Senator Bob Corker, a wealthy businessman, is one of the savviest Republicans on all things financial. Before passage of the Dodd-Frank banking-reform law, the Tennessee Republican worked with Democrats, albeit unsuccessfully, to fashion a bipartisan bill. So considering Corker’s obviously high financial IQ, one would be forgiven for thinking that his bombastic questioning of Ben Bernanke last week was a rhetorical ploy or ruse. Within just a couple of minutes at a Senate Banking Committee hearing, Corker accused the Federal Reserve chairman of stimulating a “currency war,” creating a “faux wealth effect,” monetizing the federal debt, and being the central bank’s “biggest dove” since World War II.

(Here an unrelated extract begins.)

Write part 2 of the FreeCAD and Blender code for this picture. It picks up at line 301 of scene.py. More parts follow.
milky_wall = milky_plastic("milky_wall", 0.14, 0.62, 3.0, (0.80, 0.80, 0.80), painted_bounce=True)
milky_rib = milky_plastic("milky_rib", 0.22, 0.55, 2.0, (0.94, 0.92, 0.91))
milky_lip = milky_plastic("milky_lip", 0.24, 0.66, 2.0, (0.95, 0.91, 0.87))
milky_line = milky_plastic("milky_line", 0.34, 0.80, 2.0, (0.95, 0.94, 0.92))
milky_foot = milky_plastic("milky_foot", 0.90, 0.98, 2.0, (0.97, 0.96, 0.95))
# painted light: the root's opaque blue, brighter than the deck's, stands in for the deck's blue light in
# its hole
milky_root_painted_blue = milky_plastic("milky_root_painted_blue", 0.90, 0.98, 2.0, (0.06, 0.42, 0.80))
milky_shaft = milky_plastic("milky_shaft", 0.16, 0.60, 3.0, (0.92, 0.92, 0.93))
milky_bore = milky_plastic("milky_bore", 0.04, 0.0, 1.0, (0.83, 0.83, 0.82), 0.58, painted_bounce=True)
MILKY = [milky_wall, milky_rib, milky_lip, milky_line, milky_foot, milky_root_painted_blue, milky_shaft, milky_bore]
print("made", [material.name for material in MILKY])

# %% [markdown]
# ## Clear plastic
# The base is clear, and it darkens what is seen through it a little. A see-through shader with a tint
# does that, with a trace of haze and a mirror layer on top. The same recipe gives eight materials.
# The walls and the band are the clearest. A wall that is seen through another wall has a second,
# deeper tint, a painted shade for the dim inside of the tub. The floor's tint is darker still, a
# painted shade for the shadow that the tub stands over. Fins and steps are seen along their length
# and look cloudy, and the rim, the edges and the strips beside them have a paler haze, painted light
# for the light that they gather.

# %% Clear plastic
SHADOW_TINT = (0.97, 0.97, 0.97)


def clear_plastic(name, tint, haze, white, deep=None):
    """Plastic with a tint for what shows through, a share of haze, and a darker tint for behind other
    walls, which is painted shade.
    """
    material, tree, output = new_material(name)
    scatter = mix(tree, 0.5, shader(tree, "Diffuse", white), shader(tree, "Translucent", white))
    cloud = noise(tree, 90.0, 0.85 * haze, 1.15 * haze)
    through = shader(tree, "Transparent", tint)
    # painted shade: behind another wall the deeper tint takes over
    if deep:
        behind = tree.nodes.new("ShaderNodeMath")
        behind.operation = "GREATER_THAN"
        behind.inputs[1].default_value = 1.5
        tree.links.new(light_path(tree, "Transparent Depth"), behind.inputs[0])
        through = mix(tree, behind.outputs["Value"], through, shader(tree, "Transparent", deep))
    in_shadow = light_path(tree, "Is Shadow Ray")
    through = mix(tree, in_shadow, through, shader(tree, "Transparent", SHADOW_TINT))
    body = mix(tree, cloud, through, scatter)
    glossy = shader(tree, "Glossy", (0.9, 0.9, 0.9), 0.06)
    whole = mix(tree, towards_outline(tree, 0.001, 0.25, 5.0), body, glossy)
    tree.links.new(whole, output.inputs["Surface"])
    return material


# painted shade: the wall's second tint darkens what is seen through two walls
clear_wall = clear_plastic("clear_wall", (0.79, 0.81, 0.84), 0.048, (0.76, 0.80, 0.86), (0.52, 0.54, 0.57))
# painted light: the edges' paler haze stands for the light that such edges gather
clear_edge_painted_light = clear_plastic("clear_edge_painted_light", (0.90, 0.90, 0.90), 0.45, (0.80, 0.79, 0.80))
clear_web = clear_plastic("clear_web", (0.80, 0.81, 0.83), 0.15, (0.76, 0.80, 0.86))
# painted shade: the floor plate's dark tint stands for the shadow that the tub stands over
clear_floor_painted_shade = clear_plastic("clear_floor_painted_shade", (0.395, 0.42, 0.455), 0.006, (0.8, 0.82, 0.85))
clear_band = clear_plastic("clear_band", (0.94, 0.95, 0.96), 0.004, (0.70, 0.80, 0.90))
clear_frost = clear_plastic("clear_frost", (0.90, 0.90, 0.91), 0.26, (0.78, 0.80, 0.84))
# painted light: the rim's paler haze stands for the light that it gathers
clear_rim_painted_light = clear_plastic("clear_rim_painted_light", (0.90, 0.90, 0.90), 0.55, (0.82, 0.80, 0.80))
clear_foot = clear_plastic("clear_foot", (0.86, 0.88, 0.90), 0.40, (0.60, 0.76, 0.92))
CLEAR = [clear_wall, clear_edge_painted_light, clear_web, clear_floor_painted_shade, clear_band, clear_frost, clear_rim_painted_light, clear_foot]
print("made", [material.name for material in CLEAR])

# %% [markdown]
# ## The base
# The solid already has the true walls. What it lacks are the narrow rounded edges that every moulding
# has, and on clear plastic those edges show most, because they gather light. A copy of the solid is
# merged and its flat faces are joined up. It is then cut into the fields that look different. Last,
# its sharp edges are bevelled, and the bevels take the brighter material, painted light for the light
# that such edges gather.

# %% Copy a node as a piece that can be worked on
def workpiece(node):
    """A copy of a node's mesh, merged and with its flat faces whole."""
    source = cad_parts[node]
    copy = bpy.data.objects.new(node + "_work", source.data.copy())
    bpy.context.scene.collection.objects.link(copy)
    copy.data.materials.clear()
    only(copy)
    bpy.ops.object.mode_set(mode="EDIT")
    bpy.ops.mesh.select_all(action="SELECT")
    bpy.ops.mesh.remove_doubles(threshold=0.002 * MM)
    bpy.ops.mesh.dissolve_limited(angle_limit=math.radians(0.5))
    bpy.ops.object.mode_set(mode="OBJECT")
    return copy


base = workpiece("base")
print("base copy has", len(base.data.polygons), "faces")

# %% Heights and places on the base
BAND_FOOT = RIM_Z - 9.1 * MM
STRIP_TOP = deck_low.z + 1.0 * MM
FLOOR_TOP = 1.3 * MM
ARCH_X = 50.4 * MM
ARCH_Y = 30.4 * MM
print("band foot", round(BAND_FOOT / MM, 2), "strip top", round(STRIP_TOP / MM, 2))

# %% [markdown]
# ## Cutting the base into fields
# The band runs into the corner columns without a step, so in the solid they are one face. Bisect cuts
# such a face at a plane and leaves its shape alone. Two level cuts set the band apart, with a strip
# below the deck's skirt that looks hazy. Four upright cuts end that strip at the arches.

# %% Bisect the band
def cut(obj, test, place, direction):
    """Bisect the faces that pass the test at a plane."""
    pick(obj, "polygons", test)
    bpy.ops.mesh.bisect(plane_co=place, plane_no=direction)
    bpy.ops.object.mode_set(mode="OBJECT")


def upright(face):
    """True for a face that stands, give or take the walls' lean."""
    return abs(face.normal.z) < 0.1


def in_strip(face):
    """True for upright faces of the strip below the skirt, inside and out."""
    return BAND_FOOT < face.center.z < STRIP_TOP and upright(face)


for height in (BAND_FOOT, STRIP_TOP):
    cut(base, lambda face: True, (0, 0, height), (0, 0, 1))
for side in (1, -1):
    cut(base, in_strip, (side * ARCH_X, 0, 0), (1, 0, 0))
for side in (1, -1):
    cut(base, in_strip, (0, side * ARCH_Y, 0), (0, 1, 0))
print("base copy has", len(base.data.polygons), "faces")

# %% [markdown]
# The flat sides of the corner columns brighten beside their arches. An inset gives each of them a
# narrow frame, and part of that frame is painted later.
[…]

What was that all about? A generous interpretation: Perhaps Corker employed wild misrepresentation in order to lob some softballs that the Federal Reserve chairman could easily knock out of the park. Perhaps Corker was a wily co-conspirator in the drama, playing the role of fierce but uninformed critic of the Fed only to give his man Bernanke an easily crushable foil. Some senatorial strategery!

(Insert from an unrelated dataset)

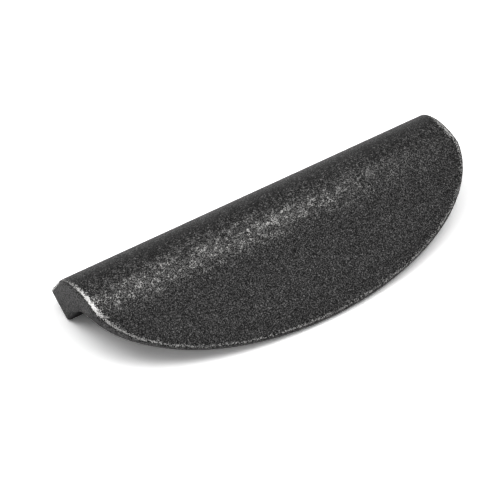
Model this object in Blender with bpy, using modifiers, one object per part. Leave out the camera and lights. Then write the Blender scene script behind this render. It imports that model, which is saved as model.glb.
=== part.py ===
"""Half-moon cabinet handle: one zinc die casting with two tapped screw holes.

The handle is drawn as it sits on a drawer front. The origin is the centre of the mounting
face, +Z is up and the handle stands out towards -Y. Lengths are in metres, angles in degrees.

The casting is what two extruded outlines have in common. Seen from its end it is the section:
a bar against the drawer front, a round shoulder and a thin apron that hangs down in front.
Seen from the front it is the half moon: the bar's straight ends and half an ellipse below.
"""

import math

import bmesh
import bpy
import numpy
from mathutils import Matrix

# Half moon, seen from the front
LENGTH = 0.120
BAR_HEIGHT = 0.0100
APRON_DROP = 0.0317

# Section of the outer side, from the back of the top face down to the lip
TOP_DEPTH = 0.0078
CREST_RADIUS = 0.0060
CREST_ANGLE = 25.0
SHOULDER_RADIUS = 0.0175
APRON_FLARE = 5.2

# Section of the hollow behind the apron, from the mounting face down to the lip
HEEL_RADIUS = 0.0012
UNDERSIDE_DEPTH = 0.0082
THROAT_RADIUS = 0.0080
HOLLOW_DRAFT = 16.5
LIP_BLEND_RADIUS = 0.0250
LIP_THICKNESS = 0.0021

# Worn, rounded edges of the casting
EDGE_RADIUS = 0.0006
EDGE_ANGLE = 35.0

# Two tapped holes in the mounting face, for machine screws through the drawer front
SCREW_SPACING = 0.0960
TAP_DRILL_DIAMETER = 0.0033
TAP_DEPTH = 0.0100
TAP_POINT_ANGLE = 118.0
MOUTH_DIAMETER = 0.0044

# How finely round stretches are drawn: chords, the widest bend between two of them, and steps
SECTION_CHORD = 0.0011
OUTLINE_CHORD = 0.0013
WIDEST_BEND = 30.0
HOLE_SIDES = 32
EDGE_STEPS = 3

# Fine points for each drawn point of a path, which the path is measured by
FINE_STEPS = 40

# How far the throat has turned where the half moon's straight ends pass into its ellipse
THROAT_TURN_AT_ENDS = 45.0

# Points this close are one point, and faces that bend less than this are one flat face
SAME_POINT = 0.00001
FLAT_ANGLE = 0.05

# How far the two extruded outlines reach past each other, and a cutter past its face
REACH = 0.004

# Section points (out, up) run along the length; half-moon points (x, z) run along the depth
SECTION_TO_WORLD = Matrix(((0, 0, 1, 0), (-1, 0, 0, 0), (0, 1, 0, 0), (0, 0, 0, 1)))
FRONT_TO_WORLD = Matrix(((1, 0, 0, 0), (0, 0, -1, 0), (0, 1, 0, 0), (0, 0, 0, 1)))

# Black antique coating on zinc
PEWTER = (0.045, 0.044, 0.043, 1.0)
PEWTER_METALLIC = 0.6
PEWTER_ROUGHNESS = 0.5


def clear_scene():
    for obj in list(bpy.data.objects):
        bpy.data.objects.remove(obj, do_unlink=True)


def new_collection(name):
    collection = bpy.data.collections.new(name)
    bpy.context.scene.collection.children.link(collection)
    return collection


def pewter_material():
    material = bpy.data.materials.new("antique_pewter")
    material.use_nodes = True
    shader = material.node_tree.nodes["Principled BSDF"]
    shader.inputs["Base Color"].default_value = PEWTER
    shader.inputs["Metallic"].default_value = PEWTER_METALLIC
    shader.inputs["Roughness"].default_value = PEWTER_ROUGHNESS
    return material


class Path:
    """A line drawn step by step in the section plane: out is away from the drawer front.

    Its slope is 0 straight out and 90 straight down. The points are those that the section
    is drawn with. The fine points follow the same line closely enough to measure it by.
    """

    def __init__(self, out, up, slope):
        self.slope = slope
        self.points = []
        self.fine_points = []
        self.move_to(out, up)

    def move_to(self, out, up, drawn=True):
        self.out = out
        self.up = up
        self.fine_points.append((out, up))
        if drawn:
            self.points.append((out, up))

    def straight(self, length):
        slope = math.radians(self.slope)
        self.move_to(self.out + length * math.cos(slope), self.up - length * math.sin(slope))

    def bend(self, radius, angle):
        """Turn on an arc, downwards by a positive angle and upwards by a negative one."""
        arc_length = radius * math.radians(abs(angle))
        steps = math.ceil(max(arc_length / SECTION_CHORD, abs(angle) / WIDEST_BEND))
        side = math.copysign(radius, angle)
        start = math.radians(self.slope)
        centre_out = self.out - side * math.sin(start)
        centre_up = self.up - side * math.cos(start)
        for step in range(1, steps * FINE_STEPS + 1):
            turned = start + math.radians(angle) * step / (steps * FINE_STEPS)
            out = centre_out + side * math.sin(turned)
            up = centre_up + side * math.cos(turned)
            self.move_to(out, up, drawn=step % FINE_STEPS == 0)
        self.slope += angle

    def out_at(self, level):
        """How far out the line is at a height, where the line only runs down."""
        fallen = [-up for out, up in self.fine_points]
        outs = [out for out, up in self.fine_points]
        return float(numpy.interp(-level, fallen, outs))


def outer_path():
    """Top face, crest, shoulder and the apron's front, which leans out by the flare."""
    top = BAR_HEIGHT / 2
    apron_slope = 90.0 - APRON_FLARE
    path = Path(0.0, top, slope=0.0)
    path.straight(TOP_DEPTH)
    path.bend(CREST_RADIUS, CREST_ANGLE)
    path.bend(SHOULDER_RADIUS, apron_slope - CREST_ANGLE)
    to_tip = path.up + BAR_HEIGHT / 2 + APRON_DROP + REACH
    path.straight(to_tip / math.cos(math.radians(APRON_FLARE)))
    return path


def inner_path(outer):
    """Heel, underside, throat and the apron's back, which ends parallel to its front."""
    taper = HOLLOW_DRAFT - APRON_FLARE
    underside = -BAR_HEIGHT / 2
    path = Path(0.0, underside + HEEL_RADIUS, slope=90.0)
    path.bend(HEEL_RADIUS, -90.0)
    path.straight(UNDERSIDE_DEPTH - HEEL_RADIUS)
    path.bend(THROAT_RADIUS, 90.0 - HOLLOW_DRAFT)
    wall_here = wall_thickness(outer, path.out, path.up)
    gained_by_blend = LIP_BLEND_RADIUS * (1.0 - math.cos(math.radians(taper)))
    thinning = wall_here - gained_by_blend - LIP_THICKNESS
    path.straight(thinning / math.sin(math.radians(taper)))
    path.bend(LIP_BLEND_RADIUS, taper)
    to_tip = path.up - outer.up
    path.straight(to_tip / math.cos(math.radians(APRON_FLARE)))
    return path


def wall_thickness(outer, out, up):
    """Distance from a point of the hollow to the apron's front, square to the front."""
    flare = math.radians(APRON_FLARE)
    return (outer.out - out) * math.cos(flare) + (outer.up - up) * math.sin(flare)


def rim_levels(inner):
    """Heights of the rim's points, from the underside to the tip of the half moon.

    The section and the half moon are both drawn through these heights, so each point of the
    rim is a corner of both. They follow the throat first, and then the ellipse.
    """
    underside = -BAR_HEIGHT / 2
    throat_end = underside - THROAT_RADIUS * (1.0 - math.sin(math.radians(HOLLOW_DRAFT)))
    levels = [up for out, up in inner.points if underside > up > throat_end - SAME_POINT]
    reached = math.asin((underside - throat_end) / APRON_DROP)
    rim_length = (math.pi / 2 - reached) * math.hypot(LENGTH / 2, APRON_DROP) / math.sqrt(2)
    steps = math.ceil(rim_length / OUTLINE_CHORD)
    for step in range(1, steps + 1):
        turned = reached + (math.pi / 2 - reached) * step / steps
        levels.append(underside - APRON_DROP * math.sin(turned))
    return levels


def half_width(level):
    """Half the width of the half moon at a height below the bar."""
    fallen = (-BAR_HEIGHT / 2 - level) / APRON_DROP
    return LENGTH / 2 * math.sqrt(max(0.0, 1.0 - fallen ** 2))


def drawn_through(levels, path):
    """The path's own points above the first level, one at each level, and its end."""
    above = [(out, up) for out, up in path.points if up > levels[0] + SAME_POINT]
    below = [(path.out_at(level), level) for level in levels]
    return above + below + [(path.out, path.up)]


def section_outline(outer, inner, levels):
    return drawn_through(levels, outer) + drawn_through(levels, inner)[::-1]


def half_moon_outline(levels):
    """The bar's ends and half an ellipse under them, as (x, z).

    The ends run down with a slight draft to where the throat has turned far enough, so that
    no facet of the ellipse meets the throat's edge at a grazing angle.
    """
    top = BAR_HEIGHT / 2
    fallen = THROAT_RADIUS * (1.0 - math.cos(math.radians(THROAT_TURN_AT_ENDS)))
    ellipse = [(half_width(level), level) for level in levels[:-1] if level < -top - fallen]
    first_x, first_level = ellipse[0]
    draft = (LENGTH / 2 - first_x) / (top - first_level)
    right = [(LENGTH / 2 + draft * REACH, top + REACH)] + ellipse
    left = [(-x, z) for x, z in right]
    return right + [(0.0, levels[-1])] + left[::-1]


def mesh_of(obj, name):
    """The object's mesh as its modifiers leave it, in world coordinates."""
    bpy.context.view_layer.update()
    evaluated = obj.evaluated_get(bpy.context.evaluated_depsgraph_get())
    mesh = bpy.data.meshes.new_from_object(evaluated)
    mesh.name = name
    mesh.transform(obj.matrix_world)
    return mesh


def extruded(name, points, thickness, to_world, collection):
    """A flat outline drawn as a filled curve, given a thickness and made a closed mesh."""
    curve = bpy.data.curves.new(name + "_outline", "CURVE")
    curve.dimensions = "2D"
    curve.fill_mode = "BOTH"
    curve.extrude = thickness / 2
    spline = curve.splines.new("POLY")
    spline.points.add(len(points) - 1)
    for point, (across, upward) in zip(spline.points, points):
        point.co = (across, upward, 0.0, 1.0)
    spline.use_cyclic_u = True
    drawn = bpy.data.objects.new(name + "_outline", curve)
    collection.objects.link(drawn)
    drawn.matrix_world = to_world
    mesh = mesh_of(drawn, name)
    bpy.data.objects.remove(drawn, do_unlink=True)
    welded = bmesh.new()
    welded.from_mesh(mesh)
    bmesh.ops.remove_doubles(welded, verts=welded.verts, dist=SAME_POINT)
    bmesh.ops.recalc_face_normals(welded, faces=welded.faces)
    welded.to_mesh(mesh)
    welded.free()
    solid = bpy.data.objects.new(name, mesh)
    collection.objects.link(solid)
    return solid


def hide_cutter(obj):
    obj.hide_render = True
    obj.display_type = "WIRE"


def screw_hole(name, x, cutters):
    """Drilled hole with a drill point and a 90 degree countersink, turned about its axis."""
    radius = TAP_DRILL_DIAMETER / 2
    mouth = MOUTH_DIAMETER / 2
    point = radius / math.tan(math.radians(TAP_POINT_ANGLE / 2))
    profile = [
        (0.0, REACH),
        (mouth + REACH, REACH),
        (radius, radius - mouth),
        (radius, -TAP_DEPTH),
        (0.0, -TAP_DEPTH - point),
    ]
    mesh = bpy.data.meshes.new(name)
    turned = bmesh.new()
    verts = [turned.verts.new((across, 0.0, height)) for across, height in profile]
    for first, second in zip(verts, verts[1:]):
        turned.edges.new((first, second))
    turned.to_mesh(mesh)
    turned.free()
    cutter = bpy.data.objects.new(name, mesh)
    cutters.objects.link(cutter)
    hide_cutter(cutter)
    cutter.location = (x, 0.0, 0.0)
    cutter.rotation_euler = (math.radians(-90.0), 0.0, 0.0)
    screw = cutter.modifiers.new("turn", "SCREW")
    screw.axis = "Z"
    screw.steps = HOLE_SIDES
    screw.render_steps = HOLE_SIDES
    screw.use_merge_vertices = True
    screw.merge_threshold = SAME_POINT
    return cutter


def common_solid(blank, half_moon):
    """Mesh of what the two extruded outlines have in common."""
    common = blank.modifiers.new("half moon", "BOOLEAN")
    common.operation = "INTERSECT"
    common.solver = "EXACT"
    common.object = half_moon
    return mesh_of(blank, "handle")


def flat_faces_joined(mesh):
    """The apron's flat front and the back of its lip each become one face."""
    casting = bmesh.new()
    casting.from_mesh(mesh)
    bmesh.ops.remove_doubles(casting, verts=casting.verts, dist=SAME_POINT)
    flat = math.radians(FLAT_ANGLE)
    bmesh.ops.dissolve_limit(casting, angle_limit=flat, verts=casting.verts, edges=casting.edges)
    casting.to_mesh(mesh)
    casting.free()


def cast_handle(parts, cutters):
    """The casting: the section cut to the half moon, its edges rounded, then drilled."""
    outer = outer_path()
    inner = inner_path(outer)
    levels = rim_levels(inner)
    section = section_outline(outer, inner, levels)
    depth = max(out for out, up in section)
    blank = extruded("section_blank", section, LENGTH + 2 * REACH, SECTION_TO_WORLD, cutters)
    middle = Matrix.Translation((0.0, -depth / 2, 0.0))
    half_moon = extruded(
        "half_moon", half_moon_outline(levels), depth + 2 * REACH, middle @ FRONT_TO_WORLD, cutters
    )
    hide_cutter(blank)
    hide_cutter(half_moon)

    mesh = common_solid(blank, half_moon)
    flat_faces_joined(mesh)
    mesh.shade_smooth()
    mesh.set_sharp_from_angle(angle=math.radians(EDGE_ANGLE))
    mesh.materials.clear()
    mesh.materials.append(pewter_material())
    handle = bpy.data.objects.new("handle", mesh)
    parts.objects.link(handle)

    edges = handle.modifiers.new("worn edges", "BEVEL")
    edges.limit_method = "ANGLE"
    edges.angle_limit = math.radians(EDGE_ANGLE)
    edges.width = EDGE_RADIUS
    edges.segments = EDGE_STEPS
    edges.use_clamp_overlap = False
    edges.loop_slide = False

    for name, side in (("left_hole", -1), ("right_hole", 1)):
        drilled = handle.modifiers.new(name, "BOOLEAN")
        drilled.operation = "DIFFERENCE"
        drilled.solver = "EXACT"
        drilled.object = screw_hole(name, side * SCREW_SPACING / 2, cutters)


def main():
    clear_scene()
    parts = new_collection("cabinet_handle")
    cutters = new_collection("cutters")
    cast_handle(parts, cutters)


main()
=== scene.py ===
import math

import bmesh
import bpy
from mathutils import Matrix, Vector, kdtree, noise


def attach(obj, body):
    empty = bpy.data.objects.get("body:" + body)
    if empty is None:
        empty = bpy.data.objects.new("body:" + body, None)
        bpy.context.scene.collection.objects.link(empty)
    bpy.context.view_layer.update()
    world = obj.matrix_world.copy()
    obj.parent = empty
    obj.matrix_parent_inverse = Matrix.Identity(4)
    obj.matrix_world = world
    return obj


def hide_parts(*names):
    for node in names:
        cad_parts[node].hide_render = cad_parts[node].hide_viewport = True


mm = 0.001
scene = bpy.context.scene

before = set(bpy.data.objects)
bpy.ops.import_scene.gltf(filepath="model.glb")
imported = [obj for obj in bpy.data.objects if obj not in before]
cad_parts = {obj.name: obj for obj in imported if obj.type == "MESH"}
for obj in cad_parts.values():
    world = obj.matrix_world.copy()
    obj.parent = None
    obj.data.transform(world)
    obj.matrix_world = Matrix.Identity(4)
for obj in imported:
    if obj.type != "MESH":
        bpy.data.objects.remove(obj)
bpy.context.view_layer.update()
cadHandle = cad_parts["handle"]
print("frame loaded")


# small helpers

def linearColour(hexColour):
    parts = [int(hexColour[i:i + 2], 16) / 255 for i in (1, 3, 5)]
    return [c / 12.92 if c <= 0.04045 else ((c + 0.055) / 1.055) ** 2.4 for c in parts] + [1.0]


def addNode(tree, kind, inputs=None, **settings):
    # inputs are numbers, colours or the sockets that feed them
    node = tree.nodes.new(kind)
    for name, value in settings.items():
        setattr(node, name, value)
    for name, value in (inputs or {}).items():
        if isinstance(value, bpy.types.NodeSocket):
            tree.links.new(value, node.inputs[name])
        else:
            node.inputs[name].default_value = value
    return node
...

Notice the article begins with an unsolicited (and unearned) sarcastic ad-hominen attack in the first sentence.

But what's worse is the utterly false claims that follow.

First, the premise that "bond buying" can somehow resurrect the economy is a false one presented without a shred of evidence of its efficacy. Indeed, all evidence is that it either does nothing or does harm, not help.

But more to the point is the utterly outrageous and false allegation that "tightening money" was responsible for the crash in 2007 and 2008. That National Review would run this line of crap is an outrage, given that the data is right in front of anyone's nose who cares to look:
[...]
Despite more than four years of "extraordinary" action by The Fed, the employment rate of the population has not moved one iota off the bottom.

That's the only employment statistic that matters, as it is the percentage of working-age adults that have jobs. It is the only figure you cannot fudge and yet it is also the critical factor for fiscal policy, since it is not possible to tax someone who doesn't have a job and thus has no means of income -- at best you can "take back" some of the largesse you shower on them.

Corker is right, Bernanke is wrong, the Judge of both, from which there is no appeal, is known as arithmetic and that National Review refuses to acknowledge the laws of mathematics renders that fish-wrapper as nothing more than yet another bastion of political hacksterism.

Oh, one final point -- arithmetic doesn't care about politics nor does it bow to same.

144 comments, mostly negative. Thank God for Ron Paul.

Pethokoukis: Math is hard.

End the GOP Attacks on the Fed
Republicans rip Bernanke, but what would Uncle Miltie do?
http://www.nationalreview.com/articles/342080/end-gop-attacks-fed-james-pethokoukis


And they are making this argument while inflation is at less than 2 percent, growth at less than 2 percent, and unemployment at nearly 8 percent. Really? Maybe Republican policymakers have spent too much time listening to inflationista gold-fund hawkers and reading anonymous Zero Hedge posts rather than, say, brushing up on the writings of Milton Friedman.

Maybe he should do more of that himself:

Bernanke's 'Inflation' Record
www.zerohedge.com/news/2013-02-27/bernankes-inflation-record


Addressing a question yesterday, from Senator Bob Corker, on his "being the biggest dove since World War II" and the "degrading effects that he's having on society," Bernanke responded proudly that be believed his "inflation record is the best of any Federal Reserve Chairman in the post-war period." Of course that is by his measure. We suggest, he and few of his transitory colleagues look at the chart below for a sense of just what his 'dovishness' looks like to the rest of the food- and energy-consuming world... or perhaps by 'best' he means 'most'.

http://www.zerohedge.com/sites/default/files/images/user3303/imageroot/2013/02/20130227_Bernanke_0.jpg

sailingaway
03-05-2013, 02:00 PM
I think NeoTrots is a much better term than neoconservative because conservatives who don't know what it means hear the last part and think it refers to them in an insulting manner.

I agree certain true colors are ever more apparent.